I am satisfied that in its decision on the ‘best interests’ of A3 the Tribunal did not err in law. Its decision that it would be in the best interests of A3 to remain in the United Kingdom with her parents is to stand. Given that undisturbed finding, and the passage of time since the appeal before the First-tier Tribunal, the Respondent may wish to review her decision. Applying the Respondent’s own policy to the findings made by the Tribunal it is clear that A3 would today have a prima facie fresh claim under paragraph 276ADE(1)(vi): see my §21 above. Should she succeed on that ground it would follow that her parents would succeed on Article 8 grounds, applying s117C(6) Nationality, Immigration and Asylum Act 2002. In the hiatus between this decision and the resumed hearing the Respondent is directed to consider whether she is prepared to review the Article 8 cases of A1-A3 in light of my observations. The Respondent is to inform the Tribunal and the Appellants no later than the 1 st February 2021 whether she intends to undertake such a review, and if so, give an indication of how long it might take. I will not list the resumed hearing before then.

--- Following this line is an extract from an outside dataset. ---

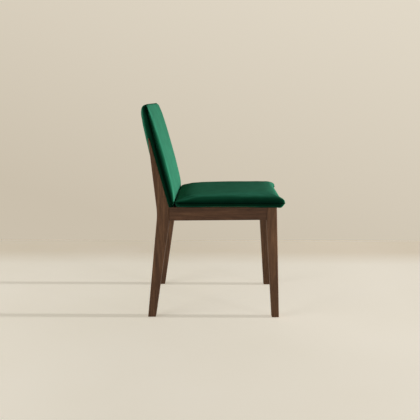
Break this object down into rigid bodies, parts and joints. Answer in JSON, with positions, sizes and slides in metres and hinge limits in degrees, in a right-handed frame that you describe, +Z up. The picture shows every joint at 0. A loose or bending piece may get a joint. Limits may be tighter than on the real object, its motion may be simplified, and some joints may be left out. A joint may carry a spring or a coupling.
{
  "type": "dining chair",
  "caption": "Upholstered dining chair: dowelled hardwood frame with tapered raked legs and stiles let into the sides of a velvet back, and a crowned velvet seat pad.",
  "frame": {"origin": "on the floor, at the middle of the chair's footprint box", "axes": "+Z up; the front of the seat faces -Y; the sitter's left is +X"},
  "size_m": [0.462, 0.564, 0.8538],
  "materials": {
    "walnut_wood": "satin lacquered, walnut stained hardwood",
    "beech_wood": "planed, unfinished beech",
    "plywood": "sanded birch plywood",
    "velvet": "emerald green short pile velvet",
    "foam": "upholstery foam",
    "lining": "black non-woven lining",
    "zinc_steel": "zinc plated",
    "nylon": "moulded nylon"
  },
  "bodies": {
    "root": {"front_leg_left": "walnut_wood", "front_leg_right": "walnut_wood", "rear_leg_left": "walnut_wood", "rear_leg_right": "walnut_wood", "side_rail_left": "walnut_wood", "side_rail_right": "walnut_wood", "front_rail": "walnut_wood", "rear_rail": "walnut_wood", "corner_block_front_left": "beech_wood", "corner_block_front_right": "beech_wood", "corner_block_rear_left": "beech_wood", "corner_block_rear_right": "beech_wood", "rail_dowels": "beech_wood", "corner_block_screws": "zinc_steel", "lower_back_rail": "beech_wood", "upper_back_rail": "beech_wood", "back_rail_dowels": "beech_wood", "back_panel": "plywood", "back_panel_screws": "zinc_steel", "back_foam": "foam", "back_cover": "velvet", "rear_pad": "foam", "rear_cover": "velvet", "seat_board": "plywood", "seat_foam": "foam", "seat_cover": "velvet", "seat_screws": "zinc_steel", "dust_cover": "lining", "floor_glides": "nylon"}
  },
  "joints": []
}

I add this. The Tribunal made two further findings which may, in the final analysis, have some impact on the outcome of these appeals. The first was that no risk arises to the family because of their “immediately recognisable” Sunni names. I have already found that the protection risk assessment was flawed for the failures identified above, and upon remaking I will be bound by the country guidance to holistically re-evaluate all of the potential risk factors, which must include the Appellants’ Sunni identity: BA (Returns to Baghdad ) Iraq CG [2017] UKUT 00018 (IAC). The second is the finding that A4 and A5 do not share a family life with their parents and sibling. For my part I found the reasoning on this matter to be tenuous, given the still young age of these Appellants. The finding was however unchallenged and must stand. I do however mark that the relationships certainly fall within the rubric of private life, and upon remaking each of the Article 8 appeals I will be bound to evaluate the evidence as it stands before me at the date of hearing.